» **TASK DETAILS**
From the entries below, copy every line where the string "Blender" appears.

» **PROVIDED INFORMATION**
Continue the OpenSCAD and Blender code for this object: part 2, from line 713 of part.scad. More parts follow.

==

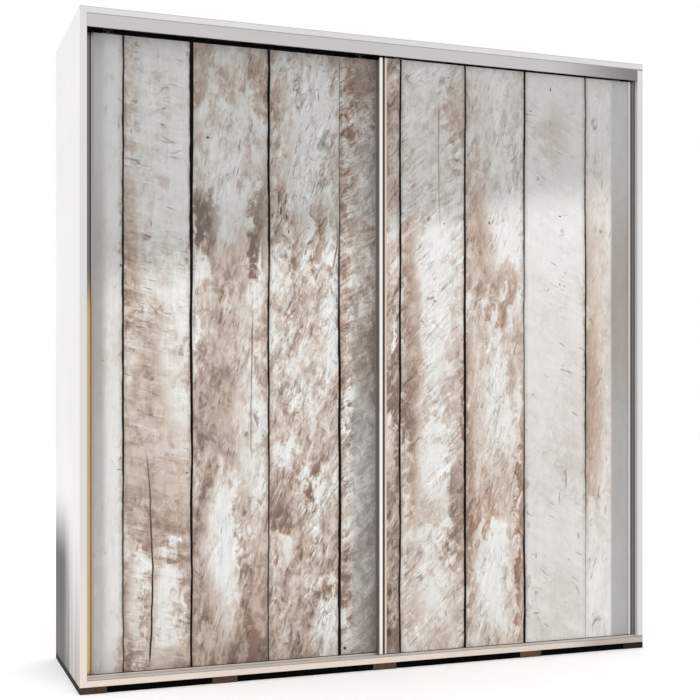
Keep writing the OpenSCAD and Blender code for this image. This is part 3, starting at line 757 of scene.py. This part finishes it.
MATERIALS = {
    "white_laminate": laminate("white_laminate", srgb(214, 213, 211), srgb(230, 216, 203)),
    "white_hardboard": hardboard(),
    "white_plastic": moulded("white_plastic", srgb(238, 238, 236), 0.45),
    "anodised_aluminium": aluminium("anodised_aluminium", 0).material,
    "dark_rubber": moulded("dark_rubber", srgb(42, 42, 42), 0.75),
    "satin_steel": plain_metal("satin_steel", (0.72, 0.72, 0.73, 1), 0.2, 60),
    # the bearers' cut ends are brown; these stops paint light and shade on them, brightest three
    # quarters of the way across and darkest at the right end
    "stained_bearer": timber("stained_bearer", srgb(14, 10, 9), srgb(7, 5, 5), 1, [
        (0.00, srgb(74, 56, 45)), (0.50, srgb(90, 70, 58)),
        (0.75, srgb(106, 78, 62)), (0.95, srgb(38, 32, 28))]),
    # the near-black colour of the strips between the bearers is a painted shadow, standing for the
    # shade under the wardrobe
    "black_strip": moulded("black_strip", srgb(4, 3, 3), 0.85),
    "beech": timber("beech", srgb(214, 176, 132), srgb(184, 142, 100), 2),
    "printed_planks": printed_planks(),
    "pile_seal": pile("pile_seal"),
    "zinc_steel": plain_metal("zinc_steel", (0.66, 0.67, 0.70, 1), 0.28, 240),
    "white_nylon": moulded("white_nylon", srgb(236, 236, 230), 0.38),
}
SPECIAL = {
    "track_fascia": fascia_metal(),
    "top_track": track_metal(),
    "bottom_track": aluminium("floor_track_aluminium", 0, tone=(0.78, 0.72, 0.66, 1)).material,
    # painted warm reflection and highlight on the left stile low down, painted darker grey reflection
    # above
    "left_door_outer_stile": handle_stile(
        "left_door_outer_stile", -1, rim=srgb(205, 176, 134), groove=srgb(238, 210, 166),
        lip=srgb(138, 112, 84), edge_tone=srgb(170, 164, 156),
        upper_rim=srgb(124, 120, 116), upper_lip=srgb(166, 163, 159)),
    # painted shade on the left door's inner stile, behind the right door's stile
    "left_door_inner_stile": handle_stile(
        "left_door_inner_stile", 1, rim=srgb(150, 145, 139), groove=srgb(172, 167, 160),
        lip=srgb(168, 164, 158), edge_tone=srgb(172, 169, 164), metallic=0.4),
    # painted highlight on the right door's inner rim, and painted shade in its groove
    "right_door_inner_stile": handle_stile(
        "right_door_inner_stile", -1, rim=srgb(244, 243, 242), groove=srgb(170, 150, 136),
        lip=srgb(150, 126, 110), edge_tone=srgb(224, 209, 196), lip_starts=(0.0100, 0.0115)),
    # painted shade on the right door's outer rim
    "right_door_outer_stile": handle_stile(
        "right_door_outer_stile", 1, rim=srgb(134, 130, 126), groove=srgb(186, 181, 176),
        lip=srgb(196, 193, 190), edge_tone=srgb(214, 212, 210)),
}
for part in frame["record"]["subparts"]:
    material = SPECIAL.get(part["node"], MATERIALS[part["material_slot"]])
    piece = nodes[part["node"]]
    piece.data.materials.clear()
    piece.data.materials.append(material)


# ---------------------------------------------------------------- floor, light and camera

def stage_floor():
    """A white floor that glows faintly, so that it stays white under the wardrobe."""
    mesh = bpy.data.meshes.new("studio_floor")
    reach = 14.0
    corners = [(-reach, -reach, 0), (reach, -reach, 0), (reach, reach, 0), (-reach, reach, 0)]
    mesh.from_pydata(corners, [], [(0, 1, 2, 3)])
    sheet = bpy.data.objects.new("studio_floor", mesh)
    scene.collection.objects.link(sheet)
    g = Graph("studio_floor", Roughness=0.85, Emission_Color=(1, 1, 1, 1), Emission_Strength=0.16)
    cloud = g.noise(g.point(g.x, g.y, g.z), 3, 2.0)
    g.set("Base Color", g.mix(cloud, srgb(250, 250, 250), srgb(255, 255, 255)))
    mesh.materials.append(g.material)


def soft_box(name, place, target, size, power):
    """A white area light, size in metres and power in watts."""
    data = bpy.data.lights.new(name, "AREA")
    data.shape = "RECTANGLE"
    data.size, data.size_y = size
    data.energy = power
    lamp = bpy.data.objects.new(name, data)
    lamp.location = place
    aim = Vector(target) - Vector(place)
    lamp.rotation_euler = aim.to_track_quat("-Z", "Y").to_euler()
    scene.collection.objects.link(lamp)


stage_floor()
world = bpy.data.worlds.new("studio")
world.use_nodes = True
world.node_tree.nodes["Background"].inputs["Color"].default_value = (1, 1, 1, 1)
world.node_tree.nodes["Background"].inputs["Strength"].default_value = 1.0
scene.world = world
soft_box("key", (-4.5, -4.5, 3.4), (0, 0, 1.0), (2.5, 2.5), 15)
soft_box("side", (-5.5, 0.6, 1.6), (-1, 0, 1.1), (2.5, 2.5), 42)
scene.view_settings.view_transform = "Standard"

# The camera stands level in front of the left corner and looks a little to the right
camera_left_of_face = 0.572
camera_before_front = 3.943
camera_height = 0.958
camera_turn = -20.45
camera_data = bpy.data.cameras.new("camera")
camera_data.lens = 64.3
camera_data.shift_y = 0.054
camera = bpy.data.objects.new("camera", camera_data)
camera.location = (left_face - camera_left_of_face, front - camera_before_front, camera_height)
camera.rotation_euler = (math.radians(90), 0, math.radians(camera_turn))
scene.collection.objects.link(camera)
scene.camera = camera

* * *

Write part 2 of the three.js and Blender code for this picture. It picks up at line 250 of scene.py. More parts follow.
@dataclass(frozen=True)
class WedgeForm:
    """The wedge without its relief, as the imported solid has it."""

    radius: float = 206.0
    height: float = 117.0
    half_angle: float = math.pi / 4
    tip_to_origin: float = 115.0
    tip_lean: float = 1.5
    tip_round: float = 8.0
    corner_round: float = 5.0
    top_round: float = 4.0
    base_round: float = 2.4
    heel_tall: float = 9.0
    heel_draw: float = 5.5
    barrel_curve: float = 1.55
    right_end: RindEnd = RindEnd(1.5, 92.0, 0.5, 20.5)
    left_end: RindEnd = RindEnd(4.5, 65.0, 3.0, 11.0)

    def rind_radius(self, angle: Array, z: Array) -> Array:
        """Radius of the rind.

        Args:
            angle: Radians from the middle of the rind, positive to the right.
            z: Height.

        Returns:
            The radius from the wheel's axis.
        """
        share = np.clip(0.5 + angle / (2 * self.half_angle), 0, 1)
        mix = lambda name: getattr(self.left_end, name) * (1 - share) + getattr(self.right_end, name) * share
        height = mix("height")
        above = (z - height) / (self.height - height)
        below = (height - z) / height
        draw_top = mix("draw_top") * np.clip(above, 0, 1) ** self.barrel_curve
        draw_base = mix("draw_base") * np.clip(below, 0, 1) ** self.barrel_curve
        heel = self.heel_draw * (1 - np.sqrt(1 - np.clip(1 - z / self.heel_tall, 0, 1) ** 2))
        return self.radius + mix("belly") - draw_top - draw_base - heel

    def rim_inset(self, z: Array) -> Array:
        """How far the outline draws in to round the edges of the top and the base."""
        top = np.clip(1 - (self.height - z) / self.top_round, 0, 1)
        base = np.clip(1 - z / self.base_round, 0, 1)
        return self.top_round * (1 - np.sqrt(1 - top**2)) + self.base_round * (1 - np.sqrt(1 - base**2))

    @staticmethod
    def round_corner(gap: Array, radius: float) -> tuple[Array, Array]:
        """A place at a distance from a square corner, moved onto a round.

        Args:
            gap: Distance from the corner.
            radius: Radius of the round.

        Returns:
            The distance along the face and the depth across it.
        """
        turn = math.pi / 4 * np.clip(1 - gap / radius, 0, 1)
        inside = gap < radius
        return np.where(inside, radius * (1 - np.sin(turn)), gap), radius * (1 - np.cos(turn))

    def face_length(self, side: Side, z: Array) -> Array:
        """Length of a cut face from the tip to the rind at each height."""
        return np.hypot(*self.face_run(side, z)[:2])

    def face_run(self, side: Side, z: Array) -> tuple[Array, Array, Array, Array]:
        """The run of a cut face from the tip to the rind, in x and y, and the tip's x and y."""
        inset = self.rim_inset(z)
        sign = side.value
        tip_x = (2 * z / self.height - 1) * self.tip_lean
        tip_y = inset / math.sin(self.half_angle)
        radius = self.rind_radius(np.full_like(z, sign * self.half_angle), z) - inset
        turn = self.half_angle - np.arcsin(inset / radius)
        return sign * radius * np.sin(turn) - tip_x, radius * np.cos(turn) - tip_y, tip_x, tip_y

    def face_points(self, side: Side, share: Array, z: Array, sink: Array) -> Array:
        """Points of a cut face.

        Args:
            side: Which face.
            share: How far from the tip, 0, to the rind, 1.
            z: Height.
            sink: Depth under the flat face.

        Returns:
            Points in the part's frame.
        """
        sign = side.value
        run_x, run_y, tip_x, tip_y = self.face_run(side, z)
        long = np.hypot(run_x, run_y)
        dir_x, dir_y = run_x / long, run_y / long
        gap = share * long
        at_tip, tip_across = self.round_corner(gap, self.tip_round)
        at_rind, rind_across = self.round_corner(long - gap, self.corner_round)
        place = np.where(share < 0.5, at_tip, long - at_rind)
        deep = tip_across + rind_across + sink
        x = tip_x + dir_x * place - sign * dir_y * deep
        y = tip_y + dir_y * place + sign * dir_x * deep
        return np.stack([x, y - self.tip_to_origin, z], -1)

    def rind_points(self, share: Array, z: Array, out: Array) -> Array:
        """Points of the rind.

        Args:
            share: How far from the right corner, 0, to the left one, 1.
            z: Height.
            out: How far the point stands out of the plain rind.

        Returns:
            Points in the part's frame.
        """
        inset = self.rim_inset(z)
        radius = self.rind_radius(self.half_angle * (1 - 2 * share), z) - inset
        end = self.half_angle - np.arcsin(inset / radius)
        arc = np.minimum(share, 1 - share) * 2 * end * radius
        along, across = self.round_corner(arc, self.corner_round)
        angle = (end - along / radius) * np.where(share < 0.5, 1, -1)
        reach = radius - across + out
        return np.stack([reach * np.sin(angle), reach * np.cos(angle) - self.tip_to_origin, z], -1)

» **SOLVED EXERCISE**
Continue the OpenSCAD and Blender code for this object: part 2, from line 713 of part.scad. More parts follow.
Keep writing the OpenSCAD and Blender code for this image. This is part 3, starting at line 757 of scene.py. This part finishes it.
Write part 2 of the three.js and Blender code for this picture. It picks up at line 250 of scene.py. More parts follow.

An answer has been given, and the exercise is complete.